HC Deb 20 March 1846 vol 84 cc1274-5
MR. REDHEAD YORKE

, in pursuance of the Notice he had given, begged leave to ask the right hon. Baronet the Secretary of State for the Home Department whether he could give any specific information in respect to the return to England of Joseph Mason, who was sentenced to twenty years' transportation at the York March Assizes, in 1843, upon a conviction which turned out to have been given in error, and which was established so to have been given in December, 1845?

SIR JAMES GRAHAM

, in reply, said, that the statement to which the hon. Gentleman had alluded had been made soon after the trial of Joseph Mason had taken place, upon the ground of the verdict having been erroneous.

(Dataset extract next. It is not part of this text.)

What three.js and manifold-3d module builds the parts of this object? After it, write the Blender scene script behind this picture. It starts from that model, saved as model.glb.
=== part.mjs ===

When that representation had been made at the Home Office, he had at once consulted with the learned Judge before whom the prisoner had been tried, and with his counsel. Information was given to him (Sir J. Graham) that an alibi could be satisfactorily established; but he thought that it would be contrary to the practice of the Home Office to enter into such an ex parte inquiry in that office, after a trial in open court. He, however, caused a strict inquiry to be instituted into the allegations relating to the alibi; and the consequence of that inquiry was, that circumstances appeared so strongly in favour of its truth, that he caused the whole information to be laid before the learned Judge, Mr. Justice Coltman, who recommended that a free pardon should be granted. A free pardon had been transmitted accordingly to the Colony in the latter end of the year 1845, and there had been no opportunity since of receiving an answer. He should observe, that in addition to the free pardon, an order had been sent out that all the expenses which Mason might have incurred in consequence of the proceedings, together with the cost of his return, should be defrayed by the Government.